Inclusive Distributions (Fig. 5 & 6):
- Theoretical predictions using MDLA + N3LO mean multiplicities match ATLAS data ( $\bar{n}_{ch}P(n_{ch})$ ) across all $p_T$ bins (0.1–2.5 TeV) within experimental uncertainties.
- Predictions using DLA mean multiplicities show significant discrepancies, especially at low and high $p_T$ .
Jet Topics Analysis (Fig. 7 & 9):
- The multiplicity distributions extracted for "Topic 1" (quark-like) and "Topic 2" (gluon-like) from ATLAS data are consistent with the MDLA predictions within propagated uncertainties.
- While experimental uncertainties (statistical and systematic) are sizable, the central values support the universality of the KNO scaling functions for distinct jet flavors.
- A slight discrepancy is noted for gluon jets at high $p_T$ ($1.6-2.0$ TeV), attributed to differences in mean multiplicity between PYTHIA and experimental extractions.
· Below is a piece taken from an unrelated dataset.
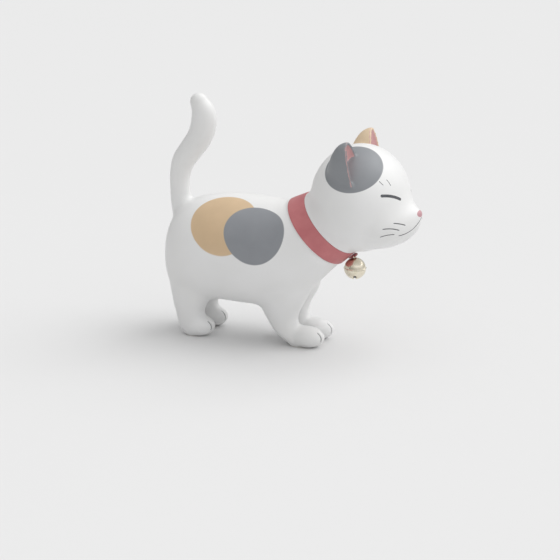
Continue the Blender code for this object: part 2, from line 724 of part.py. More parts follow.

5. Significance and Outlook

Theoretical Validation: The work confirms that energy conservation is a critical ingredient for describing multiplicity distributions in QCD jets, validating the MDLA approach over pure DLA.
Experimental Utility: The study demonstrates that jet topic modeling is a viable experimental tool for isolating quark and gluon jet properties, allowing for direct tests of perturbative QCD predictions without relying on theoretical jet fractions.
Future Directions:
- The authors note that a full calculation beyond DLA (including running coupling effects and higher-order corrections) is still needed.
- Improving the precision of experimental measurements (finer binning, reduced uncertainties) is necessary to resolve discrepancies in the high-multiplicity tails and high- $p_T$ regions.
- The work sets a foundation for using infrared-safe multiplicity definitions and more sophisticated quark-gluon discrimination methods in future high-precision QCD studies.

In conclusion, this paper establishes a robust theoretical framework (MDLA) that, when combined with modern jet substructure techniques (jet topics) and high-order mean multiplicity calculations (N3LO), successfully describes the complex multiplicity fluctuations observed in high-energy $pp$ collisions at the LHC.